THE REQUEST >> Pick every line with "bodies" from the material below.

MATERIAL PROVIDED >>

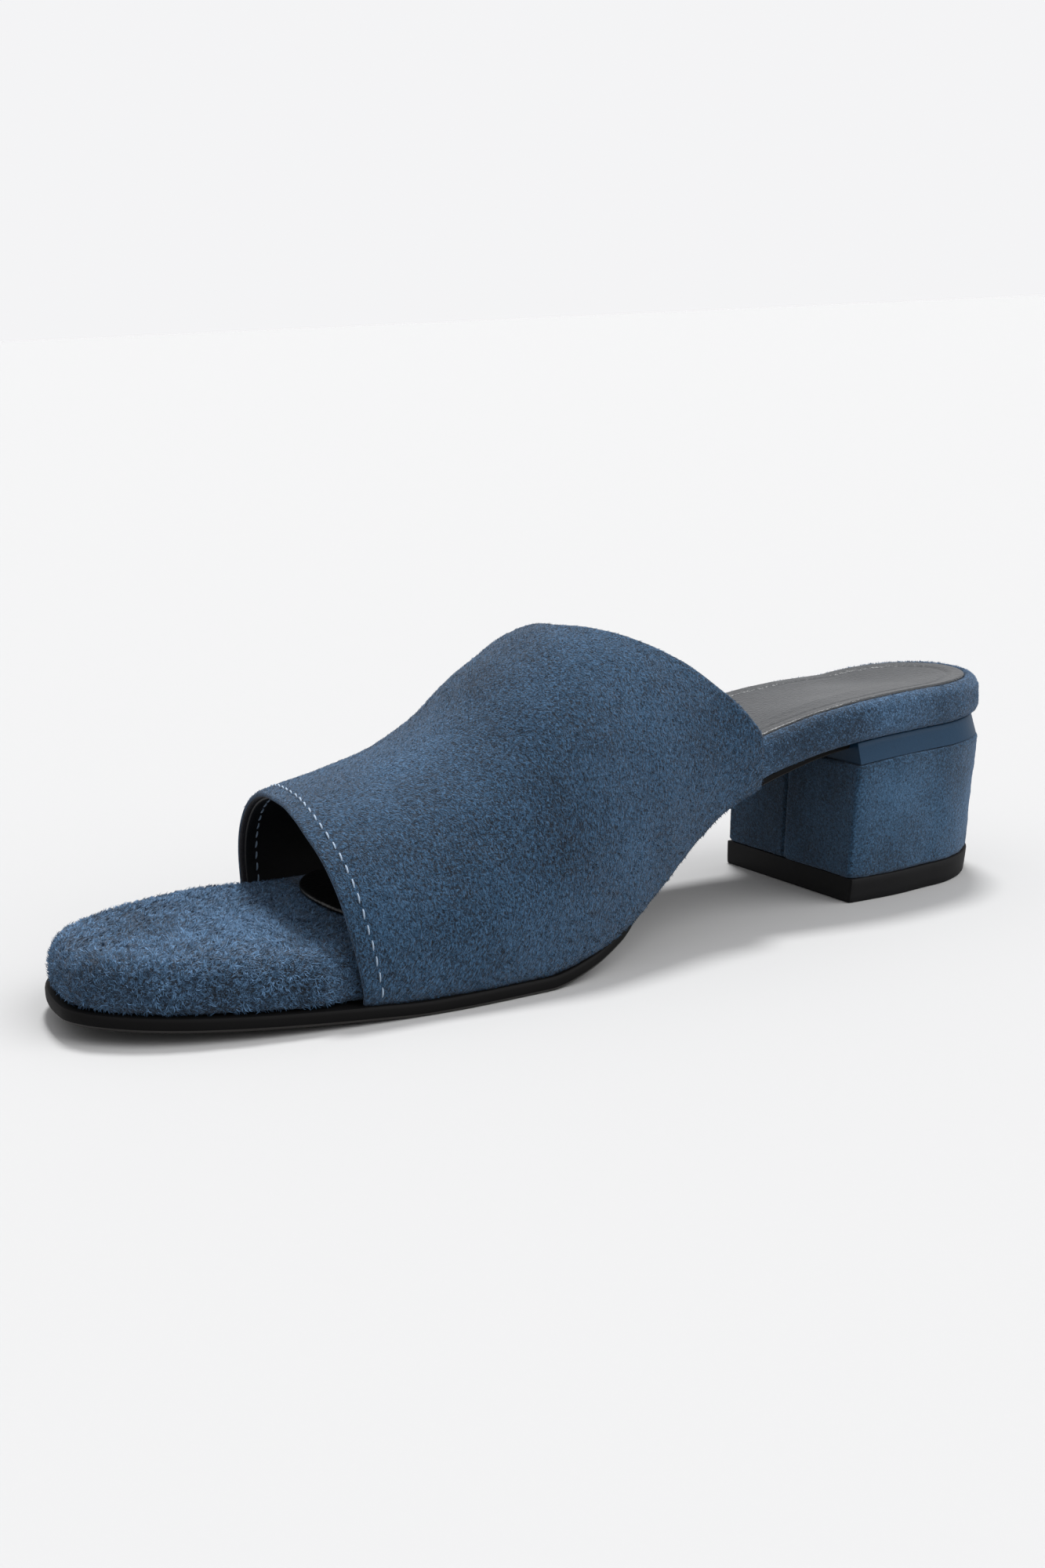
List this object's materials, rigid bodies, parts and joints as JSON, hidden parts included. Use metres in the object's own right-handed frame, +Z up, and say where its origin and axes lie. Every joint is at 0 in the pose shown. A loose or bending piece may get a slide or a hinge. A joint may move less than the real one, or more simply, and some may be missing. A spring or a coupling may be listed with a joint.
{
  "type": "block heel mule",
  "caption": "Right-foot slip-on mule in blue suede: a wide hollow band over a padded footbed, open toe and heel, grey leather sock, thin black outsole and a covered block heel.",
  "frame": {"origin": "centre of the shoe's bounding box in plan, on the floor", "axes": "+Y runs from the heel to the toe, +X is the lateral (outer) side, +Z is up"},
  "size_m": [0.087, 0.2516, 0.0744],
  "materials": {
    "upper_suede": "napped blue suede with black leather lining",
    "footbed_suede": "napped blue suede over a soft pad",
    "sock_leather": "fine grained dark grey leather, satin",
    "rand_leather": "smooth blue leather, satin",
    "heel_suede": "short napped blue suede cover",
    "outsole_rubber": "matte black sheet with a dressed edge",
    "top_piece_rubber": "matte black rubber"
  },
  "bodies": {
    "root": {"outsole": "outsole_rubber", "footbed": "footbed_suede", "insole_sock": "sock_leather", "upper": "upper_suede", "heel_rand": "rand_leather", "heel_block": "heel_suede", "top_piece": "top_piece_rubber"}
  },
  "joints": []
}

TASK RESPONSE >>
List this object's materials, rigid bodies, parts and joints as JSON, hidden parts included. Use metres in the object's own right-handed frame, +Z up, and say where its origin and axes lie. Every joint is at 0 in the pose shown. A loose or bending piece may get a slide or a hinge. A joint may move less than the real one, or more simply, and some may be missing. A spring or a coupling may be listed with a joint.
  "bodies": {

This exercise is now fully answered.